Count every line of the listing where the string "that" occurs, and reply with the count alone.

<<<<

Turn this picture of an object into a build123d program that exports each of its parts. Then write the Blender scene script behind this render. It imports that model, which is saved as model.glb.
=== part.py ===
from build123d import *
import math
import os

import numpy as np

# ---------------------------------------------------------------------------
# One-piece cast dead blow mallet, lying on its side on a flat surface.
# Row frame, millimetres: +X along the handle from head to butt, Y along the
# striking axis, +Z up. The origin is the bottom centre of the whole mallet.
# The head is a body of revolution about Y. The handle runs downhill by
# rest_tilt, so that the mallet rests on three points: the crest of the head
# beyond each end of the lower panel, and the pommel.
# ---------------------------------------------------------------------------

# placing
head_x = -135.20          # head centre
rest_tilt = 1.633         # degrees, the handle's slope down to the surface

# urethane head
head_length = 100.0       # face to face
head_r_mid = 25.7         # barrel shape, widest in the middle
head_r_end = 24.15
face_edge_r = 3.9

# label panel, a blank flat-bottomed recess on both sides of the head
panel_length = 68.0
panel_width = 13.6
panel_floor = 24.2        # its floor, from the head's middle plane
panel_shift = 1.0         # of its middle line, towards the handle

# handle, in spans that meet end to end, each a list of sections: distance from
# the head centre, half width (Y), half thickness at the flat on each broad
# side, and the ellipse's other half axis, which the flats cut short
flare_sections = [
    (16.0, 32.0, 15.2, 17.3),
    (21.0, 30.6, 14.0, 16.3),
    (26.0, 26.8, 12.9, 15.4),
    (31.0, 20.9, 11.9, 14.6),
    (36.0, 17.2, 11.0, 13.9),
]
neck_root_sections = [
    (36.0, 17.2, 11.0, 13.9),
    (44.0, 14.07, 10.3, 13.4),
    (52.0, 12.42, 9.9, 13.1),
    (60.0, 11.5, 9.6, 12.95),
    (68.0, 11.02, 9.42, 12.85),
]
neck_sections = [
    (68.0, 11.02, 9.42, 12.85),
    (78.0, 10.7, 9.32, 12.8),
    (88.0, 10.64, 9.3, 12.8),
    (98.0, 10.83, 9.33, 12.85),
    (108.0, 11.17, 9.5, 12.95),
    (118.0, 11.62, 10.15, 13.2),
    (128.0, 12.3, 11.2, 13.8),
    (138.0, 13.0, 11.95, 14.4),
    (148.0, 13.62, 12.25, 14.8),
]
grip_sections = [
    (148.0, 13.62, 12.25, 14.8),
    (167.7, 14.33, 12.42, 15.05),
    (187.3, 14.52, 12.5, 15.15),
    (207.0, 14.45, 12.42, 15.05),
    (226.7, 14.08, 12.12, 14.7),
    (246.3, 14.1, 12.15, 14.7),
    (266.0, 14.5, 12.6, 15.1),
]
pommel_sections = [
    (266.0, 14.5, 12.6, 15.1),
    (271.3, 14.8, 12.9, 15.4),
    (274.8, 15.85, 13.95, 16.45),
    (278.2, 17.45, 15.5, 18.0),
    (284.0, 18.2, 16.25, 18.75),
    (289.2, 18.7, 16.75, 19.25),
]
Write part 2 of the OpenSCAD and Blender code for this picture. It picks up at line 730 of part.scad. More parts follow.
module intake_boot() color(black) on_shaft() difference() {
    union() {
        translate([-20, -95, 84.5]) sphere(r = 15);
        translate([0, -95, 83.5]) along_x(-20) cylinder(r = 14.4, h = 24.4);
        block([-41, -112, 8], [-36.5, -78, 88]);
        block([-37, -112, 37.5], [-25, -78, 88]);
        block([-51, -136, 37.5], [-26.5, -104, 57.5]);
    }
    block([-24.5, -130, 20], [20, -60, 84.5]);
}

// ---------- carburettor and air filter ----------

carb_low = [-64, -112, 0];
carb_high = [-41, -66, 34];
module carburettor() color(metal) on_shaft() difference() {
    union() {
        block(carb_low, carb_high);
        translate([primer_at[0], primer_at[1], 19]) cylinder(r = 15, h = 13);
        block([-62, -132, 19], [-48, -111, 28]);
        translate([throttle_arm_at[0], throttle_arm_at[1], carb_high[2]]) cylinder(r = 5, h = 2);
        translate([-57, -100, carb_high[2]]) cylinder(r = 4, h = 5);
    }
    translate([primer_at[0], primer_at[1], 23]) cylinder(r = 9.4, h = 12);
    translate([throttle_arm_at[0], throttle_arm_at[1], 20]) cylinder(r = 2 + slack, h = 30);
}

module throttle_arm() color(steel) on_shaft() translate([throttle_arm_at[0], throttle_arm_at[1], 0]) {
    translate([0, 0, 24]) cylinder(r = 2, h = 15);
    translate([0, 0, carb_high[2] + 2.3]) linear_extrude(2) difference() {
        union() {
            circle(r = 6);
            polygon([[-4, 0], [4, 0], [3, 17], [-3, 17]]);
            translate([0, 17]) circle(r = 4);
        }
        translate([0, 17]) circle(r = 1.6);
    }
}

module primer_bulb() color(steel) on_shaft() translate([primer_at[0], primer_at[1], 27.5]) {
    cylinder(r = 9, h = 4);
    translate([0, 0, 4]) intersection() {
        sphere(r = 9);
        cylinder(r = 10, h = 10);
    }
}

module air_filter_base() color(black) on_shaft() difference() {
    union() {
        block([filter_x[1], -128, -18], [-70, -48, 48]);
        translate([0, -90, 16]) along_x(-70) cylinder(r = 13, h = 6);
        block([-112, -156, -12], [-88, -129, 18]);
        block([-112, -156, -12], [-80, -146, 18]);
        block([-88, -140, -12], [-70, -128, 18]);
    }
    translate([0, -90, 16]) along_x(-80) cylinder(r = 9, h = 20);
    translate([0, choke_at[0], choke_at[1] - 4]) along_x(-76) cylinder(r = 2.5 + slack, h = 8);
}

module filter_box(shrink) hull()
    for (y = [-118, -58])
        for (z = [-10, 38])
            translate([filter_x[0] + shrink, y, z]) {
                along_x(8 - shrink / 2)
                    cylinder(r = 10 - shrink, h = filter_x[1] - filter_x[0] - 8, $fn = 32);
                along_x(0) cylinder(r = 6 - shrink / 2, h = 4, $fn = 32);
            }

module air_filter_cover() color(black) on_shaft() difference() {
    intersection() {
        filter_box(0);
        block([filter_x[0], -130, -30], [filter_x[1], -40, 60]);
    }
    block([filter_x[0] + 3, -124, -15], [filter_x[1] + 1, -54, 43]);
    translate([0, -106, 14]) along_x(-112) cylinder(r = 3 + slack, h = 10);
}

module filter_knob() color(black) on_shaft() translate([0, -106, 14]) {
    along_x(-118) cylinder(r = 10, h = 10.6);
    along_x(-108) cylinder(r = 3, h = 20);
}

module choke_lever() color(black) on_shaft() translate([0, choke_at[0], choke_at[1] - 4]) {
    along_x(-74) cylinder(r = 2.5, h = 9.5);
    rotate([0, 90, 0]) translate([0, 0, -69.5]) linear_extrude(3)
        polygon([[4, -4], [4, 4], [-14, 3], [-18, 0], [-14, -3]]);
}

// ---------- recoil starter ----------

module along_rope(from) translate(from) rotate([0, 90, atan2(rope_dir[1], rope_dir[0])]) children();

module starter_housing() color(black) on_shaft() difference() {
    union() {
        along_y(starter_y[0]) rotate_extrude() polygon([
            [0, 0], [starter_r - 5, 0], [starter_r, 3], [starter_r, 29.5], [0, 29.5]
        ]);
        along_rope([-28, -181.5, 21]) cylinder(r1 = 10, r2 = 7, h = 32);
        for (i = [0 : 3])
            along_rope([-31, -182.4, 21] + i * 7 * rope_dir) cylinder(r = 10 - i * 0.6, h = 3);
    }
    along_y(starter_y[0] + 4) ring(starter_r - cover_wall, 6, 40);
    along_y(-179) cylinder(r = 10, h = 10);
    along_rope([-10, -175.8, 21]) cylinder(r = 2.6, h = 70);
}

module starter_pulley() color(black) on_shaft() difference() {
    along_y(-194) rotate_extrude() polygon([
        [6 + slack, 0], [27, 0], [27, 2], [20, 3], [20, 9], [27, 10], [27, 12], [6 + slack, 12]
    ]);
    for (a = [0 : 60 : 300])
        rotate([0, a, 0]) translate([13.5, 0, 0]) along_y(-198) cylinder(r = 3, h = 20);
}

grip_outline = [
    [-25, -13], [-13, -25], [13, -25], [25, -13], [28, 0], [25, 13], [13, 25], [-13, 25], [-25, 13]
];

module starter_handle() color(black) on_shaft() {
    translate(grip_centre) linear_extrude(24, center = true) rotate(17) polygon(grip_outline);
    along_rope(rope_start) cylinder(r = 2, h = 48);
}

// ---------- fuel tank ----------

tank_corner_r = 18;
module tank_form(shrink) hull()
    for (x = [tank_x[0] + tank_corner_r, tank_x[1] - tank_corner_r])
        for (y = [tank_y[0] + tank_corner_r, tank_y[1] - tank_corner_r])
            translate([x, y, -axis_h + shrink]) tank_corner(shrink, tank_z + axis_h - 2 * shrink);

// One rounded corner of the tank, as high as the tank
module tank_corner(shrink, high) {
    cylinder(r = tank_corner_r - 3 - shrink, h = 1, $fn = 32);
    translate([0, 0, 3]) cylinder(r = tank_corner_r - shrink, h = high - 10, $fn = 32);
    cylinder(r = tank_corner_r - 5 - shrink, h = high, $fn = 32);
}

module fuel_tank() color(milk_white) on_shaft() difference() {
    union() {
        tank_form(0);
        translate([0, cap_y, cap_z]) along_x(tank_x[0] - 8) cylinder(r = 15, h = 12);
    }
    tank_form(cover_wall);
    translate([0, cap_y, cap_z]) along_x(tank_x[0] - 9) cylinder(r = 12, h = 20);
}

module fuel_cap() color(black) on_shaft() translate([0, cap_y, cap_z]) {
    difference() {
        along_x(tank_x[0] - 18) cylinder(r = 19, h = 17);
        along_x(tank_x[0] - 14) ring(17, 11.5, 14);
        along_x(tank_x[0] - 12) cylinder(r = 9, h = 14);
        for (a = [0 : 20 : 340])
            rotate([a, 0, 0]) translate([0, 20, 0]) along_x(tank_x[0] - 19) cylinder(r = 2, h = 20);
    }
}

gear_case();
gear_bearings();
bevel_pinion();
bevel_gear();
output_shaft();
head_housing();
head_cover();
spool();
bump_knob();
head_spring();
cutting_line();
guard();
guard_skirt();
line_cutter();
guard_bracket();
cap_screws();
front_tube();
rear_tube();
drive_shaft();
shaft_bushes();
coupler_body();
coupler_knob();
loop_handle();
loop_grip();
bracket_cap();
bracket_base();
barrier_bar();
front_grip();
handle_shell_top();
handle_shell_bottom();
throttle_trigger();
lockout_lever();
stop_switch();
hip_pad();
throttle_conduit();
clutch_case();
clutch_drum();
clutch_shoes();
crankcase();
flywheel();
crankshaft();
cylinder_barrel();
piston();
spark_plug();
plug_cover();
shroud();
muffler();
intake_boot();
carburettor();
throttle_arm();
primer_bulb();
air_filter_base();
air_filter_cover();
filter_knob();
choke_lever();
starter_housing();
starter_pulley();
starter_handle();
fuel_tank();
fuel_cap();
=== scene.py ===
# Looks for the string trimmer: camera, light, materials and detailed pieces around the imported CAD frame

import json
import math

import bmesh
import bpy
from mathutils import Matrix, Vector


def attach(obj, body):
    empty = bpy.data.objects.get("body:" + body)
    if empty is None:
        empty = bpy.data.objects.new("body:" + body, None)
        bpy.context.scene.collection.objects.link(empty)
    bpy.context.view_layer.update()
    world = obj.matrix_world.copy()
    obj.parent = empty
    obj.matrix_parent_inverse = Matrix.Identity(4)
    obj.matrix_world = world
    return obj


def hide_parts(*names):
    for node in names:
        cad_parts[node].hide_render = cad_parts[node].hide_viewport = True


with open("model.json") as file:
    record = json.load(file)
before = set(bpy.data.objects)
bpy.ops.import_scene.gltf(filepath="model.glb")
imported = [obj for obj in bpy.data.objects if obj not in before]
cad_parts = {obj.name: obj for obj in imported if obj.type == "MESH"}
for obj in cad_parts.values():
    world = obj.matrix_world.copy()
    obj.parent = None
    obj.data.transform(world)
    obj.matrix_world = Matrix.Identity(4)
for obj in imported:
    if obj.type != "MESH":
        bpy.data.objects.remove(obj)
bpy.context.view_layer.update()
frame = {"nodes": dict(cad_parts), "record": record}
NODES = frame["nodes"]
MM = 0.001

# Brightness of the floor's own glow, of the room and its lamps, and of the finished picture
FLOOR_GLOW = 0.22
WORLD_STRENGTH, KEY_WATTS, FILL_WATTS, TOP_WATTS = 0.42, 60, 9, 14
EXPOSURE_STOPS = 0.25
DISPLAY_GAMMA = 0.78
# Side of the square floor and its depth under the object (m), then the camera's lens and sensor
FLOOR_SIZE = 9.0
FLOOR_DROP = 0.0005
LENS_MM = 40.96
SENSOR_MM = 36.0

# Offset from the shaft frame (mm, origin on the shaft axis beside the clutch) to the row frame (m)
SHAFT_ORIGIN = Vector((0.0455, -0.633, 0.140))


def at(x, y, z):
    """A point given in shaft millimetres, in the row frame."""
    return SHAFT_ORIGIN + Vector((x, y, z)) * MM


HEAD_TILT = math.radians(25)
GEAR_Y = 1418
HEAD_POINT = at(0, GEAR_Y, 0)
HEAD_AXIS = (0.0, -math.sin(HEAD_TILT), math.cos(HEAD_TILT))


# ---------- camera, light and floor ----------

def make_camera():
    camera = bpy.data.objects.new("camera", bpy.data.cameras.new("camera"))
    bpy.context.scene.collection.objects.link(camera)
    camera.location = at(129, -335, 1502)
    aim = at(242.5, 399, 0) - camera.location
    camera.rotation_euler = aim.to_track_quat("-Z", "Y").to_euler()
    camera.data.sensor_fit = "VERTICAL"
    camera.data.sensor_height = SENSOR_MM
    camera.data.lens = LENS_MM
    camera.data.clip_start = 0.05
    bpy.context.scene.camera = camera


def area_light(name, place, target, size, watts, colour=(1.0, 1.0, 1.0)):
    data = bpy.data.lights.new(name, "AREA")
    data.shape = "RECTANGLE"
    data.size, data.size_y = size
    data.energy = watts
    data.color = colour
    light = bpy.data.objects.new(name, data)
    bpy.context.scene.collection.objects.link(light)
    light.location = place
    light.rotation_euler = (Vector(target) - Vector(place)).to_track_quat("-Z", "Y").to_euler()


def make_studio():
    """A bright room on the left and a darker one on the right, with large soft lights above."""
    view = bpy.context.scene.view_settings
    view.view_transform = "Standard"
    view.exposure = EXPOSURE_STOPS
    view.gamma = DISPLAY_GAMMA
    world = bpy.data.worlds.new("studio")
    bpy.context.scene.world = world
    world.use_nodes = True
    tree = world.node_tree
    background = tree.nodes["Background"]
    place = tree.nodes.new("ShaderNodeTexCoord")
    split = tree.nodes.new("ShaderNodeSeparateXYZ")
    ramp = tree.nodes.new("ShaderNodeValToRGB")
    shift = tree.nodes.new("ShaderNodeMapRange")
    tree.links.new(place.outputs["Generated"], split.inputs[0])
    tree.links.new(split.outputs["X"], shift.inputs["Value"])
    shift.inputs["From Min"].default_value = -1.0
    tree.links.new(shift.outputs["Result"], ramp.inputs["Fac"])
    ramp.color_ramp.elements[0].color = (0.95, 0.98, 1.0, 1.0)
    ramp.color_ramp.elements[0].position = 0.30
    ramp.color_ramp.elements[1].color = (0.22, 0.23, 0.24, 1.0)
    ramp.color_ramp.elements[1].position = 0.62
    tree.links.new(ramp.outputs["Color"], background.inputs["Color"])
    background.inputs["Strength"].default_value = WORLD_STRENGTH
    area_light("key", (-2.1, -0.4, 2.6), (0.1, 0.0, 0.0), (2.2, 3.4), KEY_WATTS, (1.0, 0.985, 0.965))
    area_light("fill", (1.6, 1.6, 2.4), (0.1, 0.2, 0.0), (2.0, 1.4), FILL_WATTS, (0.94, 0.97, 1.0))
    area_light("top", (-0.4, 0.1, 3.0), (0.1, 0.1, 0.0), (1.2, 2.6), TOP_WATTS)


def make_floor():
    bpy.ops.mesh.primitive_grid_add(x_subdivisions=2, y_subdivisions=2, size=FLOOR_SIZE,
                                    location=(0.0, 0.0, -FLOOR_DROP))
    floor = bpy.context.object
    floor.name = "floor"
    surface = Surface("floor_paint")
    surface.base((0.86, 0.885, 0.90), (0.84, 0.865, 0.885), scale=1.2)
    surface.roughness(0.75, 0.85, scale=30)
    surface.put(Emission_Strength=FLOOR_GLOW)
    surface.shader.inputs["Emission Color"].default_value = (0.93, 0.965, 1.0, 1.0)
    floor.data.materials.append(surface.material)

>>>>

Output
3